When describing her work Katayama writes,"Who am I? This has always been a non-trivial question. Born with various developmental challenges, I had both legs amputated at the age of nine, and have since lived with prosthetics. The dolls and prosthetic legs that appear repeatedly in my work can be an attempt to objectify my own elusive body through the acts of measuring, disassembling, and re-joining. The objects that fill the safety zone that is my room give it the aspect of an armory."

==Career==

=== Solo exhibitions ===
Her first solo exhibition was titled you're mine and was shown at the Traumaris gallery in Ebisu in 2014. The collection of self-portraits was inspired by studying her own body and her experience being an amputee.

A retrospective of her work, titled 19872017, was shown at Gateau Festa Harada, a candy factory and gallery, in 2017. Her show On the Way Home, which consisted of all new work, also took place in 2017 at The Museum of Modern Art, Gunma.

In 2019, she had her first UK solo show (titled Broken Heart) at White Rainbow, a gallery in London that focuses on contemporary Japanese artists.

In 2021, she presents several works, including her series In the Water at Maison Européenne de la Photographie in France.

- 2017 "19872017", Gallery Gateau Festa Harada, Gunma
- 2017 "On the Way Home", The Museum of Modern Art, Gunma
- 2016 "Self-portrait and object", Runaiss Hall, Okayama
- 2016 "Artist in Rokku vol.3 Mari Katayama / bystander", Miyaura Gallery Rokku, Naoshima
- 2016 "Shadow Puppet - 3331 ART FAIR recommended artists", 3331 Arts Chiyoda Tokyo
- 2015 "25 days in Tatsumachi Studio", Robson Coffee (Arts Maebashi), Gunma
- 2014 "you're mine", Traumaris, Tokyo
- 2014 "Mari Katayama solo exhibition", Kitchen Gallery, Paris
- 2009 "Mari Katayama solo exhibition", Gallery J, Gunma
- 2008 "Mari Katayama solo exhibition", Slow Time, Gunm

==== First solo exhibition in the United States ====
From October 2019 to January 2020, Katayama displayed her photography, as well as a textile piece made of twine, pillows, pantyhose, seashells, and her own hair, at the University of Michigan Museum of Art. She spoke through an interpreter as part of the Penny Stamps Speaker Series. Her photographs for the show captured her in indoor and outdoor environments to "explore her identity by objectifying her body in her art".

=== Group exhibitions ===
Katayama's work has been shown in multiple group exhibitions, starting with the Gunma Biennale for Young Artists in 2005 when she was 18 years old.

Her first major arts fair appearance was at the Aichi Triennale 2013, Aichi Arts Center Nagoya. Her mixed media installation included found objects, dried flowers, prosthetics, apothecary jars, and photographs, among others.

In 2016, photographs from you're mine were included in Roppongi Crossing 2016: My Body, Your Voice (僕の身体、あなたの声, Boku no shintai, anata no koe) at Mori Art Museum in Tokyo.
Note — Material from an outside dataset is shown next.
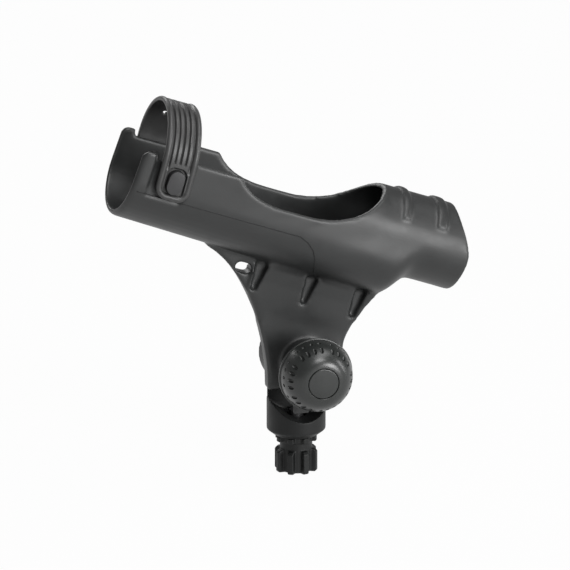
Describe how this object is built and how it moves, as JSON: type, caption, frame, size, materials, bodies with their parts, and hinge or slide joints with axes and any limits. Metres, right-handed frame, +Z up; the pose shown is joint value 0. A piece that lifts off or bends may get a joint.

Her portrait for the exhibition, the theme of which was the human body and gender, featured her in lingerie without her prosthetics.

The following year, Katayama presented new works created after the birth of her daughter in Photographs of Innocence and of Experience – Contemporary Japanese Photography vol.14 at the Tokyo Photographic Art Museum.

In 2019, Katayama's work was featured in both the Arsenal and Central Pavilion exhibiting areas of the 58th Venice Biennale, an international art exhibition in Venice, Italy. Her work was also presented by Sage Gallery booth at Paris Photo later that year.

== Collections ==
Katayama's work is held in the following permanent collection:
- Princeton University Art Museum: a copy of her 2016 photograph Shadow puppet #007

==Reception==
A review on Artsy by Alina Cohen commended her repurposing of traditional craft objects, and cinematic, glamorous imagery. Simon Baker of Tate Modern praised her use of "ideas about identity and performance" without being derivative.

She won the Higashikawa New Photographer Award in 2019 and the 45th Kimura Ihei Award in 2020.

==Personal life==
Katayama is married and has one daughter, born in 2017. She lives in Gunma.